No entanto, a transmissão do filme Miranda regresa foi um dos últimos motivos de indignação da população e um novo exercício de controle audiovisual sobre os telespectadores, uma das fixações do Governo bolivariano.

Em 2014, o Governo venezuelano proibiu que os canais de televisão transmitissem conteúdos, séries e filmes que promovessem a violência e o tráfico de drogas, chegando a impedir a transmissão, por ser muito agressiva, da série de Arturo Pérez Reverte, La Reina del Sur. Uma ironia em um dos países mais violentos do mundo.

Mas a revolução audiovisual na Venezuela também inclui as séries. A última tentativa de convencer o público é Guerreras y Centauros, atualmente na tela. Uma telenovela com personagens de época como Simón Bolívar, Manuelita Sáez e José Antonio Páez durante o tempo entre a Batalha de Carabobo e a Guerra Federal (1821-1840).
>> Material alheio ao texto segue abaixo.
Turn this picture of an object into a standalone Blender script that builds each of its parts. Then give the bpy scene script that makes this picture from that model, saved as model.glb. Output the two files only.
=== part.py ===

A série é transmitida todos os dias através da Televisão Venezuela Social (TVES), um canal criado com o sinal que o governo tirou da Radio Caracas Televisión (RCTV) em 2007. Trata-se da última aposta de promoção de um gênero entre o nacionalista e o de divulgação, que até agora só provoca bocejos entre a audiência.

A Venezuela, que em certo momento chegou a ser potência audiovisual, hoje vive um dos períodos mais fracos. Há 20 anos, o país caribenho produzia mais de 10 séries dramáticas em um único ano para alimentar o mercado nacional e exterior. No entanto, de acordo com o Observatório Internacional de Televisão (Obitel), em 2014 foram feitas apenas quatro — nenhuma delas entre as mais assistidas, em comparação com 35 brasileiras, 34 mexicanas e 32 argentinas. Em 2015, foram gravadas apenas duas produções no país.

Na semana passada, Maduro voltou a colocar os olhos na televisão e pediu para “que seja feita uma revisão completa e removidos conteúdos racistas que há hoje em toda a cultura, cinema e televisão venezuelana”, disse ao receber a marcha de “afrodescendentes” em Caracas.

De acordo com Maduro na Venezuela “precisamos superar esse sistema que, nas novelas e nos filmes, colocam o povo afro-venezuelano como menor, como o empregado, como o escravo ou como o assaltante”, disse.

Talvez por isso o filme Miranda regresa passe por cima de um detalhe; o general que colocou a pedra para a independência das colônias cresceu com mais de sete escravos negros a seu serviço.